Friday, April 07, 2006

Litfest Litanies Litter My Life

(Glimpses from behind the lines organising the first KL Litfest, taken from my notebook. This was written July 23, 2004)

By this time next week we will be two-thirds of the way through the Litfest and perhaps beginning to breathe again.

But there's still the time till then to go, filled with panic and anxiety and the certainty that any little thing that's overlooked will turn in to a big problem later on!

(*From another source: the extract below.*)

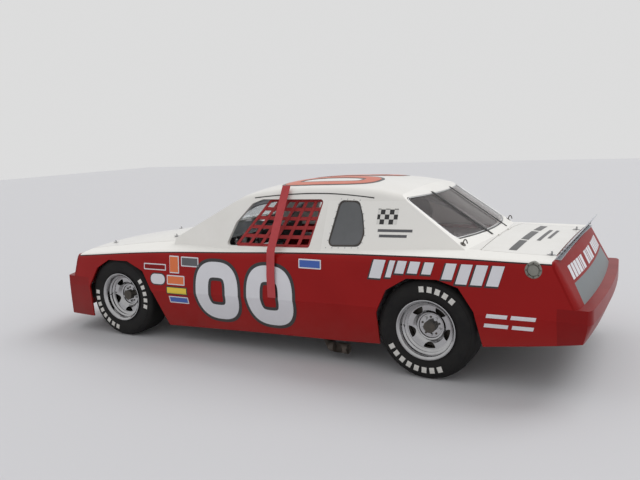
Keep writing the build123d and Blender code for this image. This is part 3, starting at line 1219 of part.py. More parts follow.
for axle, axle_x in (("front", FRONT_AXLE_X), ("rear", REAR_AXLE_X)):
    for side, sign in (("left", 1), ("right", -1)):
        centre = (axle_x, sign * WHEEL_CENTRE_Y, HUB_Z)
        across = Axis(centre, (0, 1, 0))
        profile_plane = Plane(origin=centre, x_dir=(1, 0, 0), z_dir=(0, 0, sign))
        face_plane = Plane(origin=centre, x_dir=(1, 0, 0), z_dir=(0, sign, 0))
        with BuildPart() as rim:
            with BuildSketch(profile_plane):
                with BuildLine():
                    Polyline(*RIM_PROFILE, close=True)
                make_face()
                with BuildLine():
                    Polyline(*DISC_PROFILE, close=True)
                make_face()
            revolve(axis=across)
            # half-moon slots between the spokes, cut straight off below the barrel
            with BuildSketch(face_plane.offset(-40)):
                with PolarLocations(SLOT_CIRCLE_RADIUS, SLOT_COUNT, start_angle=90):
                    Circle(SLOT_RADIUS)
                Circle(SLOT_OUTER_RADIUS, mode=Mode.INTERSECT)
            extrude(amount=120, mode=Mode.SUBTRACT)
            with BuildSketch(face_plane.offset(DISC_FACE)):
                with PolarLocations(LUG_CIRCLE_RADIUS, LUG_COUNT, start_angle=90):
                    RegularPolygon(LUG_RADIUS, 6)
            extrude(amount=LUG_HEIGHT)
        save(rim.part, f"rim_{axle}_{side}")
        with BuildPart() as tyre:
            with BuildSketch(profile_plane):
                with BuildLine():
                    Polyline(*TYRE_PROFILE, close=True)
                make_face()
            revolve(axis=across)
        save(tyre.part, f"tyre_{axle}_{side}")
        with BuildPart() as hub:
            with BuildSketch(face_plane.offset(HUB_BACK)):
                Circle(HUB_RADIUS)
                Circle(SPINDLE_BORE_RADIUS, mode=Mode.SUBTRACT)
            extrude(amount=DISC_BACK - HUB_BACK)
            with BuildSketch(face_plane.offset(HUB_BACK)):
                Circle(BRAKE_DISC_RADIUS)
                Circle(SPINDLE_BORE_RADIUS, mode=Mode.SUBTRACT)
            extrude(amount=BRAKE_DISC_THICKNESS)
            with BuildSketch(face_plane.offset(DISC_BACK - 1)):
                Circle(HUB_BORE_RADIUS)
            extrude(amount=HUB_CAP_HEIGHT)
        save(hub.part, f"hub_{axle}_{side}")
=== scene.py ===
"""Dresses a packed two-door stock car: paint, numbers, wheels, glass, cabin and studio."""

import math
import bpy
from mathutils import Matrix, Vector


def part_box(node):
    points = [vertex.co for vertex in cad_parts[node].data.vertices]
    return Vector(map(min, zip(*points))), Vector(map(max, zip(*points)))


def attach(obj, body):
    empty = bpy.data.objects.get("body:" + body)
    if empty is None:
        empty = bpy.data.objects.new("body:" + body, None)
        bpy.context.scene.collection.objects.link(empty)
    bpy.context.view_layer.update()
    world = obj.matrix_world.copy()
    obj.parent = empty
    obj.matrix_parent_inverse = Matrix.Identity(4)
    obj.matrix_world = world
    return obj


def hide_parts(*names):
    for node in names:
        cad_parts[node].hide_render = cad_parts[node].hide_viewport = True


bl_info = {
    "name": "Stock Car",
    "version": (1, 0, 0),
    "blender": (4, 5, 0),
    "location": "View3D > Sidebar > Stock Car",
    "description": "Builds the finish of a two-door stock car round its packed frame",
    "category": "Object",
}

import bpy
from mathutils import Matrix, Vector

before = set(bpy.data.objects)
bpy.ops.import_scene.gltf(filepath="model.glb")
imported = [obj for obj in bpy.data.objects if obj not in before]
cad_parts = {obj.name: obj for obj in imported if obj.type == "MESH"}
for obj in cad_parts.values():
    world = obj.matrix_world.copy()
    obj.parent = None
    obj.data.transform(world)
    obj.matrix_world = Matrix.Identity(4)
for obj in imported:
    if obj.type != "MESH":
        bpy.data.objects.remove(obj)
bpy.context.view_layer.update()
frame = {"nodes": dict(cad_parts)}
LEFT, RIGHT = 1, -1
SIDES = (("left", LEFT), ("right", RIGHT))
AXLES = ("front", "rear")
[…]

I am not well. I feel under so much stress I cannot sleep for more than an hour or two at a time, and then wake up with beating heart praying that I will be able to get back to sleep again. I have gastritis very badly - a dull ache behind the breastbone - is it anxiety or is it the antibiotics I am still taking for the tummy upset? My eyes are sore from spending too many hours replying to the stream of e-mails - and no sooner have I answered one batch, than another batch floods in, all needing to be answered right now.

Plenty of crises to cope with.

Only now do we have information about the performance the Singaporeans are putting on for us. (They finally found their own venue in a new nightclub - absolutely THE place in town.)

One of our keynote speakers is proving to be totally uncontactable, but the embassy in question have found us someone else much more exciting at the last minute.

One embassy called up angrily and said "Who told you we were showing that film? We certainly didn't". But that is now sorted out amicably.

One speaker whom I thought didn't want to present because he didn't send me an outline of his session, now says "How come I'm not on the programme?"

Just examples. Just a little selection.

Then dealing with Raman who drives me mad. Today I walked out on him when he refused to discuss something sensibly and trust my professional judgment. Later he saw me on the street and came actually gave me a hug and kissed my cheek (and this is Malaysia where such things are never done) and seemed to have had backed off from his previous intractable position. I was pleased I hadn't got angry or upset, but had made my point.

But nice things too. A before breakfast (because of the across-the-world time difference) press conference with Oscar Hijuelos in New York. the journalist once again asked pretty daft questions and weren't prepared, but he managed them graciously. He seems so nice and it was a delight to hear him talking about his work. His wife Laurie (?) also put in an appearance and gave us a big wave across the world.

Tonight went for a meal (the usual tapas and beers) with Saras and Mercy, all of us with lots to share. Felt immediately better.